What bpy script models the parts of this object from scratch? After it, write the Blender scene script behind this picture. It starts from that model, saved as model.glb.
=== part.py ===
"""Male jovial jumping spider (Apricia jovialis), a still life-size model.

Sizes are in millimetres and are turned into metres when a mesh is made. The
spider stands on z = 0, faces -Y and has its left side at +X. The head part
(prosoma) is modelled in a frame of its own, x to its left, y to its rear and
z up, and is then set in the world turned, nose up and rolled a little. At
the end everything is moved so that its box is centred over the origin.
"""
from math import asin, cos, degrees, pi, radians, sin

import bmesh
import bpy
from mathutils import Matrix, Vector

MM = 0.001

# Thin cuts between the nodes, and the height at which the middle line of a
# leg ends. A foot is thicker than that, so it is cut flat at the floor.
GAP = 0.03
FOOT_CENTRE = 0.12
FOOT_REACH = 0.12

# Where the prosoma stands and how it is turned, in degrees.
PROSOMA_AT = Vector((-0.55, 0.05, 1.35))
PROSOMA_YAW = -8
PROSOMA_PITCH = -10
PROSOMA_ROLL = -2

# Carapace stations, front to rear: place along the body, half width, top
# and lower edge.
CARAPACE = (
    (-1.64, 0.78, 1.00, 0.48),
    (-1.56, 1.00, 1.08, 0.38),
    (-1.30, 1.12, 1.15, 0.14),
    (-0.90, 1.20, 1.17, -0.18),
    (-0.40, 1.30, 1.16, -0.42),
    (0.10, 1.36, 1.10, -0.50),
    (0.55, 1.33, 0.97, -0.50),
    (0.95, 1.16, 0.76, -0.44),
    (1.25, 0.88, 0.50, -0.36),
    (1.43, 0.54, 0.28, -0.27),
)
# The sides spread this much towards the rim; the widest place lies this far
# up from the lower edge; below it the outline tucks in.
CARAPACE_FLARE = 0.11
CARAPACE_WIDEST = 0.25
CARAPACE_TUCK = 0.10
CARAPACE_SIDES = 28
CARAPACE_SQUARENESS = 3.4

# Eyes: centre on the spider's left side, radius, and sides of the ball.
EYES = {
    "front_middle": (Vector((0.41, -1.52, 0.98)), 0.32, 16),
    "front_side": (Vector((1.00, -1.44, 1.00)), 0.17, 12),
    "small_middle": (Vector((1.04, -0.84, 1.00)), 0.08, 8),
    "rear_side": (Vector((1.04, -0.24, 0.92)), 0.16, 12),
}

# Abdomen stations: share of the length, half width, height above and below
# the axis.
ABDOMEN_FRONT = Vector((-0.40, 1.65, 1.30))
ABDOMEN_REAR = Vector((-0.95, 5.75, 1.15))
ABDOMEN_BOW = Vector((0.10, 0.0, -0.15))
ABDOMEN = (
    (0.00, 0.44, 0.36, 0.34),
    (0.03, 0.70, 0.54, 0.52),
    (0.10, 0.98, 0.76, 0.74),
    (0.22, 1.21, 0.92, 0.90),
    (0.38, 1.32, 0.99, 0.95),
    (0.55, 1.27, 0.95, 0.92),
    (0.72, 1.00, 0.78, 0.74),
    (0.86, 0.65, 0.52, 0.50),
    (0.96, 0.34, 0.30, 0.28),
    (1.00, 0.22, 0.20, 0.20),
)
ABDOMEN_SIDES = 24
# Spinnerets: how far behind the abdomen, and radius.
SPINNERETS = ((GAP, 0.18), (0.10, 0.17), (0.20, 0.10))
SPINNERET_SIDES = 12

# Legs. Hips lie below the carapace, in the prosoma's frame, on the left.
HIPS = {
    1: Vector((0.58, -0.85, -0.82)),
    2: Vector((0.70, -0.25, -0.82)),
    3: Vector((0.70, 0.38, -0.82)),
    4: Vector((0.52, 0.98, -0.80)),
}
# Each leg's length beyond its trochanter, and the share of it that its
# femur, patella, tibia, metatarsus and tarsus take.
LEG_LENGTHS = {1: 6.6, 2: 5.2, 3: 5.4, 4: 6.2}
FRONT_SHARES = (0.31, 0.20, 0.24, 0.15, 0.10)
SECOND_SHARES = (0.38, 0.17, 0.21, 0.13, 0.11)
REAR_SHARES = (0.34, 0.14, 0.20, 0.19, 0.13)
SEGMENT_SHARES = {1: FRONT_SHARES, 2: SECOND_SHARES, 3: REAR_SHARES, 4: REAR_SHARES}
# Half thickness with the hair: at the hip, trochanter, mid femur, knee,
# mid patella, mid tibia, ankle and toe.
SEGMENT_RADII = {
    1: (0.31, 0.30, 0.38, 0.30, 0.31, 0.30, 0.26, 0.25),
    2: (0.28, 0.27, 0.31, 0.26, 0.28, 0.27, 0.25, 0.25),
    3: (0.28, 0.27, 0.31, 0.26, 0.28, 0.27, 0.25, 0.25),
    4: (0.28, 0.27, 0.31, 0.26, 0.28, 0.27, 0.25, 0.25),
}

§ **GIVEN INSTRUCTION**
Write out the data again, exactly and in full.

§ **EXERCISE ANSWER**
What bpy script models the parts of this object from scratch? After it, write the Blender scene script behind this picture. It starts from that model, saved as model.glb.
=== part.py ===
"""Male jovial jumping spider (Apricia jovialis), a still life-size model.

Sizes are in millimetres and are turned into metres when a mesh is made. The
spider stands on z = 0, faces -Y and has its left side at +X. The head part
(prosoma) is modelled in a frame of its own, x to its left, y to its rear and
z up, and is then set in the world turned, nose up and rolled a little. At
the end everything is moved so that its box is centred over the origin.
"""
from math import asin, cos, degrees, pi, radians, sin

import bmesh
import bpy
from mathutils import Matrix, Vector

MM = 0.001

# Thin cuts between the nodes, and the height at which the middle line of a
# leg ends. A foot is thicker than that, so it is cut flat at the floor.
GAP = 0.03
FOOT_CENTRE = 0.12
FOOT_REACH = 0.12

# Where the prosoma stands and how it is turned, in degrees.
PROSOMA_AT = Vector((-0.55, 0.05, 1.35))
PROSOMA_YAW = -8
PROSOMA_PITCH = -10
PROSOMA_ROLL = -2

# Carapace stations, front to rear: place along the body, half width, top
# and lower edge.
CARAPACE = (
    (-1.64, 0.78, 1.00, 0.48),
    (-1.56, 1.00, 1.08, 0.38),
    (-1.30, 1.12, 1.15, 0.14),
    (-0.90, 1.20, 1.17, -0.18),
    (-0.40, 1.30, 1.16, -0.42),
    (0.10, 1.36, 1.10, -0.50),
    (0.55, 1.33, 0.97, -0.50),
    (0.95, 1.16, 0.76, -0.44),
    (1.25, 0.88, 0.50, -0.36),
    (1.43, 0.54, 0.28, -0.27),
)
# The sides spread this much towards the rim; the widest place lies this far
# up from the lower edge; below it the outline tucks in.
CARAPACE_FLARE = 0.11
CARAPACE_WIDEST = 0.25
CARAPACE_TUCK = 0.10
CARAPACE_SIDES = 28
CARAPACE_SQUARENESS = 3.4

# Eyes: centre on the spider's left side, radius, and sides of the ball.
EYES = {
    "front_middle": (Vector((0.41, -1.52, 0.98)), 0.32, 16),
    "front_side": (Vector((1.00, -1.44, 1.00)), 0.17, 12),
    "small_middle": (Vector((1.04, -0.84, 1.00)), 0.08, 8),
    "rear_side": (Vector((1.04, -0.24, 0.92)), 0.16, 12),
}

# Abdomen stations: share of the length, half width, height above and below
# the axis.
ABDOMEN_FRONT = Vector((-0.40, 1.65, 1.30))
ABDOMEN_REAR = Vector((-0.95, 5.75, 1.15))
ABDOMEN_BOW = Vector((0.10, 0.0, -0.15))
ABDOMEN = (
    (0.00, 0.44, 0.36, 0.34),
    (0.03, 0.70, 0.54, 0.52),
    (0.10, 0.98, 0.76, 0.74),
    (0.22, 1.21, 0.92, 0.90),
    (0.38, 1.32, 0.99, 0.95),
    (0.55, 1.27, 0.95, 0.92),
    (0.72, 1.00, 0.78, 0.74),
    (0.86, 0.65, 0.52, 0.50),
    (0.96, 0.34, 0.30, 0.28),
    (1.00, 0.22, 0.20, 0.20),
)
ABDOMEN_SIDES = 24
# Spinnerets: how far behind the abdomen, and radius.
SPINNERETS = ((GAP, 0.18), (0.10, 0.17), (0.20, 0.10))
SPINNERET_SIDES = 12

# Legs. Hips lie below the carapace, in the prosoma's frame, on the left.
HIPS = {
    1: Vector((0.58, -0.85, -0.82)),
    2: Vector((0.70, -0.25, -0.82)),
    3: Vector((0.70, 0.38, -0.82)),
    4: Vector((0.52, 0.98, -0.80)),
}
# Each leg's length beyond its trochanter, and the share of it that its
# femur, patella, tibia, metatarsus and tarsus take.
LEG_LENGTHS = {1: 6.6, 2: 5.2, 3: 5.4, 4: 6.2}
FRONT_SHARES = (0.31, 0.20, 0.24, 0.15, 0.10)
SECOND_SHARES = (0.38, 0.17, 0.21, 0.13, 0.11)
REAR_SHARES = (0.34, 0.14, 0.20, 0.19, 0.13)
SEGMENT_SHARES = {1: FRONT_SHARES, 2: SECOND_SHARES, 3: REAR_SHARES, 4: REAR_SHARES}
# Half thickness with the hair: at the hip, trochanter, mid femur, knee,
# mid patella, mid tibia, ankle and toe.
SEGMENT_RADII = {
    1: (0.31, 0.30, 0.38, 0.30, 0.31, 0.30, 0.26, 0.25),
    2: (0.28, 0.27, 0.31, 0.26, 0.28, 0.27, 0.25, 0.25),
    3: (0.28, 0.27, 0.31, 0.26, 0.28, 0.27, 0.25, 0.25),
    4: (0.28, 0.27, 0.31, 0.26, 0.28, 0.27, 0.25, 0.25),
}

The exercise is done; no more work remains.